If you get yourself a bucket of Popcorn, depending on the theater you go to, it will cost you somewhere around $15 to $25. Add a drink to it, and your bill will see an increase of $5 to $10. So the overall cost of one person to go watch a movie with a full experience will be around $38 to $60. Now, nobody goes to the theaters alone in most cases so let’s say, for two people the total cost of going to the theater is going to be $76 to $120 which is too expensive for an average person.

OTT Platforms Are Stealing the Show

Another reason people nowadays are unwilling to go to the theaters is the availability of OTT platforms. For the price you pay for the whole experience of watching a movie, you can quite literally get yourself subscriptions for all the major OTT platforms. So, I have already told you that to watch a movie with a plus one, you’ll have to spend somewhere around $76 to $120. Now let’s have a look at the subscription prices of OTT platforms-

OTT Platform With AdsWithout Ads
Netflix$7$15.50
Hulu$7.99$17.99
Disney Plus$7.99$13.99
HBO Max$9.99$15.99

So, based on that data, you can get yourself a without-ads subscription to Netflix, Hulu, Disney Plus, and HBO Max for just $63.47 a month. which is way cheaper than going to watch a movie every month. Other than that, all the newly released movies become available on at least one of these streaming platforms to stream or to rent/purchase in some time. So, why would someone spend that kind of money to go to the theaters when you can watch it from the comfort of your home and $0.50-1.00 popcorn from Costco?
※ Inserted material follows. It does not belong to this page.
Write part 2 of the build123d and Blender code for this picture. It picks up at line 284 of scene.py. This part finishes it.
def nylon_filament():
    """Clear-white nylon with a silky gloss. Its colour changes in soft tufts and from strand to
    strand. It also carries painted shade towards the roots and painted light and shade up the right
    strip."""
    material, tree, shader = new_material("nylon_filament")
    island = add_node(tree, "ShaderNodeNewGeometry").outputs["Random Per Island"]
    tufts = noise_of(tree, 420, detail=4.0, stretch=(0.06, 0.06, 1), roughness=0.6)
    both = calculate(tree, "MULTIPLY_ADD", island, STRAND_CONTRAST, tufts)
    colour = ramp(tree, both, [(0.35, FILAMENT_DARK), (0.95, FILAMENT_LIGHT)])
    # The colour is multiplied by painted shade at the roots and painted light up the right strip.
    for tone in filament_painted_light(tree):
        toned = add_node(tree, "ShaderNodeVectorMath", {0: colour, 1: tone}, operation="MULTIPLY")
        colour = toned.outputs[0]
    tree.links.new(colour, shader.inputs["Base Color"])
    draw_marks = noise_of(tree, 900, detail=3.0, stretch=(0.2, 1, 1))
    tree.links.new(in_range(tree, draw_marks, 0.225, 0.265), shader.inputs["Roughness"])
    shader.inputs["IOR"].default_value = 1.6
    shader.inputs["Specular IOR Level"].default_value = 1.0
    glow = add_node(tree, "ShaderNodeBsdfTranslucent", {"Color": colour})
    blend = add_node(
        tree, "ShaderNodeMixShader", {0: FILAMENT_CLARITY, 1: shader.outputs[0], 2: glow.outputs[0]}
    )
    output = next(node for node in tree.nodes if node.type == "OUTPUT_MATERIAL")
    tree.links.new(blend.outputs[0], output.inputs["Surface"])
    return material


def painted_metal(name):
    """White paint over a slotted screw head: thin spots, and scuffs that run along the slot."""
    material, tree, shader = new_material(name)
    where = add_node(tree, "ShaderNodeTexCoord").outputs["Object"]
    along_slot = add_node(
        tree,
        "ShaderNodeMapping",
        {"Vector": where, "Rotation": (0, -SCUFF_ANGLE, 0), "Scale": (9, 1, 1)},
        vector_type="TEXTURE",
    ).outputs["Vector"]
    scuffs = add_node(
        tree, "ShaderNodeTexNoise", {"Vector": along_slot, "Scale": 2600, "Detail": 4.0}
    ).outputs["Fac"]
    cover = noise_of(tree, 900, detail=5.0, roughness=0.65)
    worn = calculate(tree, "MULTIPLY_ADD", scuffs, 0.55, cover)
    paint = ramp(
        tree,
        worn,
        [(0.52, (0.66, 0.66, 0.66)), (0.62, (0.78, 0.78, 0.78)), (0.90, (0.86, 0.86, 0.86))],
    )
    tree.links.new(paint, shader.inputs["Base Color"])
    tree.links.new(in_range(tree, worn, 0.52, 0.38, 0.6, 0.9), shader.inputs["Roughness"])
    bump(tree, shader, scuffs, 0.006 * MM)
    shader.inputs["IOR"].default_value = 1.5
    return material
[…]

A Streak of Theatrical Disappointments

If someone convinces themselves to go out for a movie, the minimum expectation that they have is to watch a good movie. Sadly, movies released in 2023 and a few from 2024 failed to stand up to those expectations with some of the worst movies I have ever witnessed.
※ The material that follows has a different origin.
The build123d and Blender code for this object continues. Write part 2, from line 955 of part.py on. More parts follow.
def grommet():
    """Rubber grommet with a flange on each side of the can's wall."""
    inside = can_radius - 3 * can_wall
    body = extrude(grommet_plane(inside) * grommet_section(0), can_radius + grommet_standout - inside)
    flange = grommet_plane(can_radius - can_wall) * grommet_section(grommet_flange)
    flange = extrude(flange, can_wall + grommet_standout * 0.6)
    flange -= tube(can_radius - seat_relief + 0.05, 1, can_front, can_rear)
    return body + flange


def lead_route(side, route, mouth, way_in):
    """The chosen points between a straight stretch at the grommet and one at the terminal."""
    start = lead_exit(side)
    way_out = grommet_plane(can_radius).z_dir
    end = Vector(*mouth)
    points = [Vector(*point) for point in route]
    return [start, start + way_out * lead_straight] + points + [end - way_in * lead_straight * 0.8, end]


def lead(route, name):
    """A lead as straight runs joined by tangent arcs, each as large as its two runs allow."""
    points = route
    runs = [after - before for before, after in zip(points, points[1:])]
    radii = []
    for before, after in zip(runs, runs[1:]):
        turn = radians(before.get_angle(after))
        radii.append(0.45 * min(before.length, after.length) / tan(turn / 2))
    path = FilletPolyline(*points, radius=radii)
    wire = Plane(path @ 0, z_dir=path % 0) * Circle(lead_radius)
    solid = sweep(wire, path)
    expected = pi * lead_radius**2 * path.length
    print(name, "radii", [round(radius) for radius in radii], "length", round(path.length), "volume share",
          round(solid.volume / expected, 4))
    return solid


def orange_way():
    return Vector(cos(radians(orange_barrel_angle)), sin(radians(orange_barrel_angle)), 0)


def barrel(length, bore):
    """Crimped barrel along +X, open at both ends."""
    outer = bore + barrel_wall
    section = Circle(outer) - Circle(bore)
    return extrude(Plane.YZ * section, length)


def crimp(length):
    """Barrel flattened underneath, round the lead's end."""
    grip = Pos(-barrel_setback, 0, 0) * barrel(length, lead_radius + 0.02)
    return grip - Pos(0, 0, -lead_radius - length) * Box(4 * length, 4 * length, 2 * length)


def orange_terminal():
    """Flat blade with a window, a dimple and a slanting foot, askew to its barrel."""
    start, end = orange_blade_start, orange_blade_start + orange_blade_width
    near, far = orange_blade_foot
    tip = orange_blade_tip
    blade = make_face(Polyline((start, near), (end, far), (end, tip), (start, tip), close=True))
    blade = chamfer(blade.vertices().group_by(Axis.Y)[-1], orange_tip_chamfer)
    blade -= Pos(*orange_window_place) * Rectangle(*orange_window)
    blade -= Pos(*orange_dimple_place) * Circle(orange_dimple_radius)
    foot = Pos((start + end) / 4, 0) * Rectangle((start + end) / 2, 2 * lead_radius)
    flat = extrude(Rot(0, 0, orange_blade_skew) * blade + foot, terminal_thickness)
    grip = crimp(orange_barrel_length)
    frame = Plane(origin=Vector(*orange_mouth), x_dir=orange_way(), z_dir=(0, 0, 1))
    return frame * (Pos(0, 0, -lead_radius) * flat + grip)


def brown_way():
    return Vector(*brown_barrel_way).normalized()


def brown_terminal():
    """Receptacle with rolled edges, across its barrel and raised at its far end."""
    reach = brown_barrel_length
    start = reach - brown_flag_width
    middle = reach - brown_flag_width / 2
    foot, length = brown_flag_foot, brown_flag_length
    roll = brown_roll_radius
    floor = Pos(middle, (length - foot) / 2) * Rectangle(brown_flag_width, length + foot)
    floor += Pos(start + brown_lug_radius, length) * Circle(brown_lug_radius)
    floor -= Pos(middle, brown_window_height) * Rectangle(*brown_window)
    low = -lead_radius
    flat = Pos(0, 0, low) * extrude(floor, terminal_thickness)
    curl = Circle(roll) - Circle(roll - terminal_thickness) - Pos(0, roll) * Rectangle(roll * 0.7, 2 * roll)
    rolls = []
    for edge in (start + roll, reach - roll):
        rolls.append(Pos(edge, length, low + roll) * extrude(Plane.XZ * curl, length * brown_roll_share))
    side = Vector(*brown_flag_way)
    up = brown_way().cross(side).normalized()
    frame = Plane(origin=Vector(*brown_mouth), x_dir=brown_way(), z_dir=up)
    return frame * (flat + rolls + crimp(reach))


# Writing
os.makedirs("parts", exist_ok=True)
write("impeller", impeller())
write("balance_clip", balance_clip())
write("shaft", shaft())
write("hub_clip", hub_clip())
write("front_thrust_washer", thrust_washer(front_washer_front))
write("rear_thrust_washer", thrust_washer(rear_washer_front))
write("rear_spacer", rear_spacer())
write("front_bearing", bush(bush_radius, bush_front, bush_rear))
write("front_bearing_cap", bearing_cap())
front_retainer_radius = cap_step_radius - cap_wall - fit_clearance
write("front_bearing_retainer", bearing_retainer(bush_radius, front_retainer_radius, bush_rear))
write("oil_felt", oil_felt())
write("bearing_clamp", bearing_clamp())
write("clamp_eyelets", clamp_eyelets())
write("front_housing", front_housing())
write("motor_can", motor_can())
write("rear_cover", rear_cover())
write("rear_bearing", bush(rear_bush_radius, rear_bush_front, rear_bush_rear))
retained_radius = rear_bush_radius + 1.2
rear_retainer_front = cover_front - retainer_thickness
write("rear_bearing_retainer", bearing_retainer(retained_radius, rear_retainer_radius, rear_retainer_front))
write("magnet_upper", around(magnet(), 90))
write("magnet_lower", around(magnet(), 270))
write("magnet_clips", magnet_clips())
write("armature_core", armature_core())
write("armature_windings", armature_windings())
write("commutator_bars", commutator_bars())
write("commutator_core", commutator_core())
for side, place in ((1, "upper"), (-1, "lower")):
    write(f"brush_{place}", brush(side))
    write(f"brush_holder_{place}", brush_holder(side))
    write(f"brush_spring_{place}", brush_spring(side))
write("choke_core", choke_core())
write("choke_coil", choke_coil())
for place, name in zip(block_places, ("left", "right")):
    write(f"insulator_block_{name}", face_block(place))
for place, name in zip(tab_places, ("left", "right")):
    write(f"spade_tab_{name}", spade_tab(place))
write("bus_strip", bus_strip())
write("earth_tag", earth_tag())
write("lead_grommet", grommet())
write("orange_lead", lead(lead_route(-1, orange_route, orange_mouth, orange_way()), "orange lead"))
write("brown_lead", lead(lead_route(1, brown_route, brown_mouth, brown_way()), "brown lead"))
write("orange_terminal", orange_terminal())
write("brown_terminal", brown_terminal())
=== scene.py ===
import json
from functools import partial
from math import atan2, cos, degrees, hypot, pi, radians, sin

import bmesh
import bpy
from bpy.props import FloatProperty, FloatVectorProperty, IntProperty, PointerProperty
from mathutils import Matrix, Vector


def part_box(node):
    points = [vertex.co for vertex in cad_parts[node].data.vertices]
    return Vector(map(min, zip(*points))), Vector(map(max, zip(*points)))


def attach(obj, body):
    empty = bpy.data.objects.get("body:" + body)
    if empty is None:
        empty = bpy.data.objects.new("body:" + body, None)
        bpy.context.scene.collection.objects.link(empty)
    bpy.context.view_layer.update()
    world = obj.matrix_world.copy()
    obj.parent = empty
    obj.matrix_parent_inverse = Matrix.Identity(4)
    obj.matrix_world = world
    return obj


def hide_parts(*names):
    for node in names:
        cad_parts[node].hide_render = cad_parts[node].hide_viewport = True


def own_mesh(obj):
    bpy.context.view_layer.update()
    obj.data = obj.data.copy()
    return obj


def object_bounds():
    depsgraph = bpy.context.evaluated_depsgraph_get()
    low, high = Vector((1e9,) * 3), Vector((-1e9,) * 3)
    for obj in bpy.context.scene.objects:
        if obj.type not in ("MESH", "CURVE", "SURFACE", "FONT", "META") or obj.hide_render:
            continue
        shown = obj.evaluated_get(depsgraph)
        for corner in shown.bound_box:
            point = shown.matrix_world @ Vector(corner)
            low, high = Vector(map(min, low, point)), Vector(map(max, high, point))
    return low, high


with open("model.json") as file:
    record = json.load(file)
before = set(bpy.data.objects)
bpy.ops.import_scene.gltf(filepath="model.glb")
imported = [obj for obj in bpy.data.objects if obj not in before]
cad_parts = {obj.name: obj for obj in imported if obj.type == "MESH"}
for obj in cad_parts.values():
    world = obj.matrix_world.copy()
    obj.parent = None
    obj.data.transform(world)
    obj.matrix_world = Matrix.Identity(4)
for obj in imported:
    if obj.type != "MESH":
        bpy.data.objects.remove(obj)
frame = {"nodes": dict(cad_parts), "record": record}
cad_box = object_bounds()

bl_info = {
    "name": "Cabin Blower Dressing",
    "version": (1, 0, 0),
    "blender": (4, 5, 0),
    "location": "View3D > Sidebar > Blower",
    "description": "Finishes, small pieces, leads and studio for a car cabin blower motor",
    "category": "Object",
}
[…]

Theatrical releases like Aquaman: The Last Kingdom, which was supposed to be the grand finale of DCEU turned out to be a walk of shame. Expendables 4 was a hot bowl of…mess, Ghostbusters busted my brains, what in the Lord’s name was up with Henry Cavill’s hairstyle in Argylle?, and boy oh boy, don’t even get me started on Madame Web.
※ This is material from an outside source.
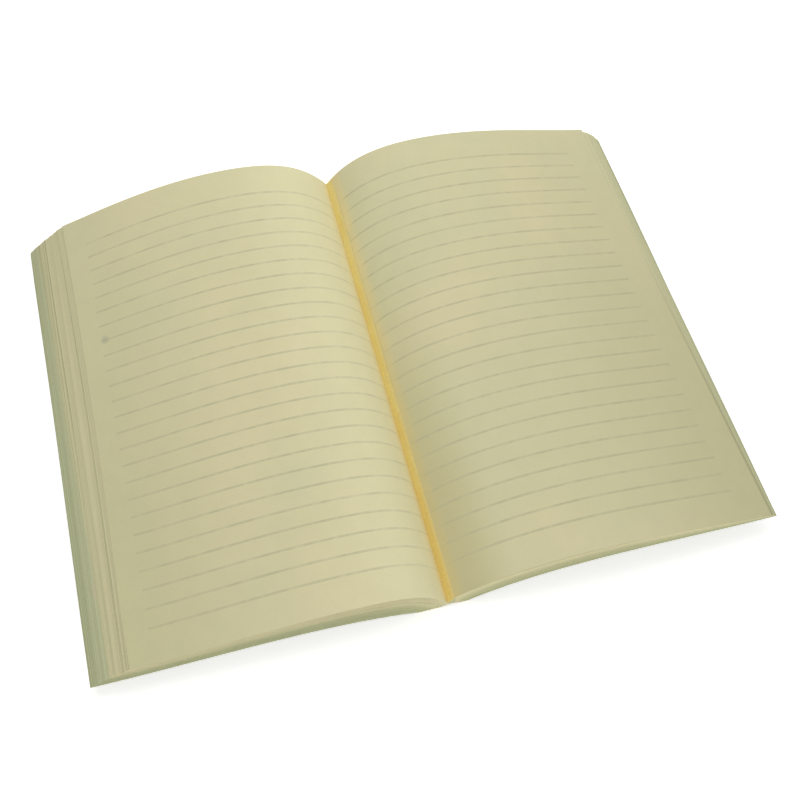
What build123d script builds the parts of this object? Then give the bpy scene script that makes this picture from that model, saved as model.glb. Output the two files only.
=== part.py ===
from build123d import *
import os

# Coverless ruled journal text block, lying open on its spine.
# Millimetres. X runs across the two open pages, with the left page on -X. Y runs from the tail (foot)
# edge at -Y to the head edge at +Y. Z is up, and the spine rests on Z = 0. The outlines are drawn from
# the gutter, and the finished pieces are moved so that the origin is under the middle of the block.

# Leaves
leaf_height = 216.0          # tail edge to head edge
leaf_width = 138.0           # spine to fore-edge, along the paper
# Spine and gutter
spine_left = 12.0            # spine edge, left of the gutter
spine_right = 9.0            # spine edge, right of the gutter
glue_coat = 0.6              # adhesive under the spine
hinge_rise = 1.2             # the spine folds up a little under the gutter
hinge_half_width = 4.0
tail_gutter_height = 3.4     # crease of the gutter over the table
head_gutter_height = 8.7
# Adhesive that shows in the gutter, on the foot of the right page
strip_width = 2.8
strip_rise = 3.3
strip_depth = 0.6

# Heights at the four page ends. The crown is the highest line of the open page, the fan is the height of
# the stepped fore-edge, and the rest are the lowest leaf's: its arch, the place where it has come back
# down, and its fore-edge.
tail_left_crown = 20.7
tail_left_fan = 9.0
tail_left_arch = 7.9
tail_left_landing = 6.8
tail_left_outer = 6.6
tail_right_crown = 20.4
tail_right_fan = 1.8
tail_right_arch = 10.7
tail_right_landing = 9.8
tail_right_outer = 9.2
head_left_crown = 31.3
head_left_fan = 14.8
head_left_arch = 9.5
head_left_landing = 1.9
head_left_outer = 0.5
head_right_crown = 27.8
head_right_fan = 11.2
head_right_arch = 8.5
head_right_landing = 1.3
head_right_outer = 0.5

# Shape of a page between its foot and its crown: share of the reach, share of the rise
gutter_curve = ((0.10, 0.29), (0.30, 0.66))
# How the lowest leaf climbs from the spine to its arch: share of the reach, share of the rise
climb_reach = 0.45
climb_share = 0.75
# Where between crown and fore-edge the page's outer sag is set
haunch_place = 0.6

# Corners of the leaf bundles that fan out at each fore-edge, between the top leaf's edge and the lowest
# leaf's: share of the fan's width, share of its height. The lowest bundle on the left is the thickest,
# with a sloping edge.
tail_left_bundles = ((0.02, 0.10), (0.20, 0.19), (0.21, 0.23), (0.36, 0.31), (0.38, 0.37),
                     (0.48, 0.43), (0.50, 0.49), (0.60, 0.54), (0.97, 0.90))
head_left_bundles = ((0.02, 0.05), (0.16, 0.11), (0.19, 0.17), (0.26, 0.21), (0.29, 0.26),
                     (0.40, 0.33), (0.43, 0.39), (0.53, 0.45), (0.97, 0.90))
tail_right_bundles = ((0.10, 0.25), (0.40, 0.35), (0.55, 0.52), (0.75, 0.62), (0.95, 0.85))
head_right_bundles = ((0.04, 0.14), (0.36, 0.26), (0.48, 0.38), (0.68, 0.56), (0.88, 0.80))


class Half:
    """One opened half of the block, seen in section at one end.

    Each place is a share of the leaf width with a height over the table, and the edge's height is the
    fan's, over the lowest leaf. The top page's places are measured from the gutter, and those of the
    underside from the spine's edge.
    """

    def __init__(self, spine_reach, crown, haunch_drop, edge, arch, landing, outer, bundles):
        self.spine_reach = spine_reach
        self.crown_reach = leaf_width * crown[0]                 # highest line of the open page
        self.crown_height = crown[1]
        self.haunch_drop = haunch_drop                           # share of the fall reached at the haunch
        self.edge_reach = leaf_width * edge[0]                   # fore-edge of the top leaf
        self.edge_height = outer[1] + edge[1]
        self.arch_reach = spine_reach + leaf_width * arch[0]     # highest line of the underside
        self.arch_height = arch[1]
        self.landing_reach = spine_reach + leaf_width * landing[0]
        self.landing_height = landing[1]                         # the lowest leaf has come back down
        self.outer_reach = spine_reach + leaf_width * outer[0]   # fore-edge of the lowest leaf
        self.outer_height = outer[1]
        self.bundles = bundles


tail_left = Half(spine_left, crown=(0.230, tail_left_crown), haunch_drop=0.58,
                 edge=(0.880, tail_left_fan), arch=(0.384, tail_left_arch),
                 landing=(0.674, tail_left_landing), outer=(0.908, tail_left_outer),
                 bundles=tail_left_bundles)
tail_right = Half(spine_right, crown=(0.485, tail_right_crown), haunch_drop=0.57,
                  edge=(0.972, tail_right_fan), arch=(0.413, tail_right_arch),
                  landing=(0.696, tail_right_landing), outer=(0.920, tail_right_outer),
                  bundles=tail_right_bundles)
head_left = Half(spine_left, crown=(0.338, head_left_crown), haunch_drop=0.41,
                 edge=(0.900, head_left_fan), arch=(0.275, head_left_arch),
                 landing=(0.725, head_left_landing), outer=(0.948, head_left_outer),
                 bundles=head_left_bundles)
head_right = Half(spine_right, crown=(0.346, head_right_crown), haunch_drop=0.49,
                  edge=(0.932, head_right_fan), arch=(0.268, head_right_arch),
                  landing=(0.732, head_right_landing), outer=(0.946, head_right_outer),
                  bundles=head_right_bundles)


def page_curve(half, side, foot_x, foot_z):
    """The open page's surface, from its foot over the crown to the fore-edge."""
    rise = half.crown_height - foot_z
    span = half.crown_reach - abs(foot_x)
    points = [(foot_x, foot_z)]
    for reach_share, rise_share in gutter_curve:
        points.append((foot_x + side * span * reach_share, foot_z + rise * rise_share))
    points.append((side * half.crown_reach, half.crown_height))
    fall_reach = half.edge_reach - half.crown_reach
    fall = half.crown_height - half.edge_height
    points.append((side * (half.crown_reach + haunch_place * fall_reach),
                   half.crown_height - half.haunch_drop * fall))
    points.append((side * half.edge_reach, half.edge_height))
    return points


def fan_points(half, side):
    """The stepped fore-edge, from the top leaf's edge down to the lowest leaf."""
    width = half.outer_reach - half.edge_reach
    height = half.edge_height - half.outer_height
    points = [(side * half.edge_reach, half.edge_height)]
    for width_share, height_share in half.bundles:
        points.append((side * (half.edge_reach + width * width_share),
                       half.edge_height - height * height_share))
    return points + [(side * half.outer_reach, half.outer_height)]


def underside_points(half, side):
    """The lowest leaf, from the fore-edge back to the spine."""
    climb_x = half.spine_reach + climb_reach * (half.arch_reach - half.spine_reach)
    climb_z = glue_coat + climb_share * (half.arch_height - glue_coat)
    return [(side * half.outer_reach, half.outer_height),
            (side * half.landing_reach, half.landing_height),
            (side * half.arch_reach, half.arch_height),
            (side * climb_x, climb_z),
            (side * half.spine_reach, glue_coat)]


def at(y, points):
    return [Vector(x, y, z) for x, z in points]


def curve(y, points):
    return Spline(*at(y, points))


def line_run(y, points):
    return [Line(a, b) for a, b in zip(at(y, points), at(y, points)[1:])]


def spine_run(y, lift):
    """The spine's line from left to right, folded up under the gutter. lift raises it whole."""
    middle = strip_width / 2
    left_foot = (middle - hinge_half_width, lift)
    right_foot = (middle + hinge_half_width, lift)
    top = (middle, lift + hinge_rise)
    a, b, c, d, e = at(y, [(-spine_left, lift), left_foot, top, right_foot, (spine_right, lift)])
    return [Line(a, b), ThreePointArc(b, c, d), Line(d, e)]


def strip_corners(gutter_height):
    """Corners of the adhesive strip in section: its foot and head on the surface, then below it."""
    foot = (0.0, gutter_height)
    head = (strip_width, gutter_height + strip_rise)
    return foot, head, (head[0], head[1] - strip_depth), (foot[0], foot[1] - strip_depth)


def pages_section(y, left, right, gutter_height):
    """Closed outline of all leaves at one end of the block."""
    foot, head, under_head, under_foot = strip_corners(gutter_height)
    edges = [curve(y, page_curve(left, -1, *foot)[::-1])]
    edges += line_run(y, [foot, under_foot, under_head, head])
    edges += [curve(y, page_curve(right, 1, *head))]
    edges += line_run(y, fan_points(right, 1))
    edges += [curve(y, underside_points(right, 1))]
    edges += spine_run(y, glue_coat)
    edges += [curve(y, underside_points(left, -1)[::-1])]
    edges += line_run(y, fan_points(left, -1)[::-1])
    return Face(Wire(edges))


def gutter_section(y, gutter_height):
    """The adhesive strip on the foot of the right page, flush with the paper around it."""
    corners = strip_corners(gutter_height)
    return Face(Wire(line_run(y, corners + corners[:1])))


def coat_section(y):
    """The adhesive coat under the spine, bent with it at the gutter."""
    low, high = spine_run(y, 0.0), spine_run(y, glue_coat)
    ends = [Line(low[-1] @ 1, high[-1] @ 1), Line(low[0] @ 0, high[0] @ 0)]
    return Face(Wire(low + high + ends))


tail_y, head_y = -leaf_height / 2, leaf_height / 2
tail_pages = pages_section(tail_y, tail_left, tail_right, tail_gutter_height)
head_pages = pages_section(head_y, head_left, head_right, head_gutter_height)
pages = loft([tail_pages, head_pages], ruled=True)
gutter_glue = loft([gutter_section(tail_y, tail_gutter_height),
                    gutter_section(head_y, head_gutter_height)], ruled=True)
spine_glue = loft([coat_section(tail_y), coat_section(head_y)], ruled=True)

# The lowest leaves reach furthest out, so they set the middle of the block.
left_reach = max(tail_left.outer_reach, head_left.outer_reach)
right_reach = max(tail_right.outer_reach, head_right.outer_reach)
to_middle = Pos((left_reach - right_reach) / 2, 0, 0)

os.makedirs("parts", exist_ok=True)
for name, shape in (("pages", pages), ("gutter_glue", gutter_glue), ("spine_glue", spine_glue)):
    export_step(to_middle * shape, f"parts/{name}.step")
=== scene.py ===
"""Looks of the coverless ruled journal text block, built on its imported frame.

Metres, Z up. X runs across the two open pages and Y from the tail edge to the head edge. Every
leaf is a thin closed sheet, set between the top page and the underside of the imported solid, so
the leaves follow the solid when it changes.
"""
import math
import random

import bpy
import numpy as np
from mathutils import Matrix, Vector


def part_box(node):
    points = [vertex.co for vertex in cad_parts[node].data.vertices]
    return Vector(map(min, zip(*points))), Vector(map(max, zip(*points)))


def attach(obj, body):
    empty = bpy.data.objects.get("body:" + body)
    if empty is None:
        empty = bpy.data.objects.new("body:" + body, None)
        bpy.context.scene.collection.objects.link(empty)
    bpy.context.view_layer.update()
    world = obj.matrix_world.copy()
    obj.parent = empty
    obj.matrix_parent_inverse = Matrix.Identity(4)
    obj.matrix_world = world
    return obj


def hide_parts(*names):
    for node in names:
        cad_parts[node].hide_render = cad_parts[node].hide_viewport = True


MM = 0.001

# Leaves of each half, with the top page counted
LEFT_LEAVES = 72
RIGHT_LEAVES = 48
PAPER_THICKNESS = 0.17 * MM
# Share of the room between two leaves that paper may fill
FILLED = 0.84
# The rim of each leaf takes the colour of its cut edge
RIM = 0.13 * MM
# The adhesive strip in the gutter is this deep, and this many leaves end under it
STRIP_DEPTH = 0.6 * MM
STUB_COUNT = 14
# The top left leaves are bowed in by this much at half their height, down to this level
LEFT_BOW = 1.3 * MM
BOW_LEVEL = 0.40
# How uneven the stack is: share by which the room of a leaf differs, share of that room by which a leaf
# waves along Y, and how far its fore-edge stands back at random and wanders along Y
ROOM_SPREAD = 0.35
WAVE_SHARE = 0.22
EDGE_SCATTER = 0.10 * MM
EDGE_WANDER = 0.14 * MM
# Starts of the random draws
LEFT_SEED = 11
RIGHT_SEED = 23
STUB_SEED = 5
# Faces of a top page and of the leaves below it, and the turn between faces that keeps an edge sharp
PAGE_COLUMNS = 110
PAGE_ROWS = 60
LEAF_COLUMNS = 36
LEAF_ROWS = 12
SHARP_TURN = math.radians(50)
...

These movies boasted a stellar and promising cast attracting people to the theaters. However, the only thing these movies were good for was to give yourself a nice 2-hour nap. This “theatrical catfishing” has made people skeptical of walking into a theater and would rather wait till the movie drops on an OTT platform.

Going to watch a movie has become quite pointless if you take into consideration all the points I just mentioned and this makes me really upset. Now, it’s not that people don’t want to go to watch movies, which is pretty evident by the performance of movies like Dune 2 and Godzilla X Kong but they are fed up with walking into a theater only to end up disappointed.

Going to the movies used to be something that we could do almost every time a new movie drops because back then, it was not an IRS raid on our wallets and even if the movie turned out to be bad it didn’t feel like we lost a limb. This makes me think, the movie-going days, are gonna be a thing of the past sometime in the near future.

Upcoming releases like Deadpool and Wolverine and Joker 2 have the chance to revive the dying theatre industry but the damage is too much to be undone by a handful of movies.